Теперь остаётся сущая малость — найти и идентифицировать эти гимны. К сожалению, в патриарших и синодальных актах далеко не всегда указывается, какой именно акафист одобряется. При наличии трёх-четырёх (а то и большего количества) акафистов в честь одного «адресата» задача превращается практически в шерлокхолмсовскую, связанную и с сидением в архивах, и с кропотливо работой по сопоставлению между собой разных версий одного и того же текста, поскольку разночтений в печатных изданиях попадается порой не меньше, чем в рукописях.
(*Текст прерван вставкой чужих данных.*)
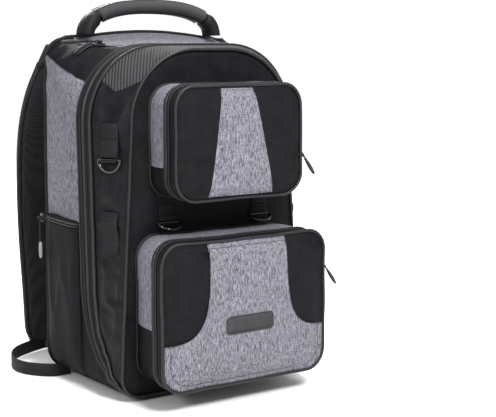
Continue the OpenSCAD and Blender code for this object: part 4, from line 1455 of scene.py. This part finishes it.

Но в случае выполнения этой задачи мы сможем сформировать сначала бумажный, а в перспективе — цифровой корпус нормативных текстов. Текстов, проверенных на предмет соответствия вероучению Церкви, нормам церковнославянского языка, да хотя бы просто исторической правде. И уже с этим корпусом на руках можно будет говорить о приведении к эталону (языковому, текстуальному) остальных известных на сегодня акафистов. По нашим оценкам, нормативный корпус будет представлен примерно тремя сотнями гимнов, и работа, конечно, займёт не один год.

После чего можно будет приступать к следующему этапу — полному учёту, кодификации и нормированию тех гимнов, которые никогда ранее не проходили церковную цензуру. Их сотни, и они очень сильно различаются по качеству — от весьма и весьма достойных текстов до откровенно еретических опусов. Наша задача — не допустить распространения в нашей Церкви некачественных текстов. Это задача «на вырост», но решать её надо. Если мы упустим время сейчас, то наверстать упущенное в будущем будет гораздо сложнее.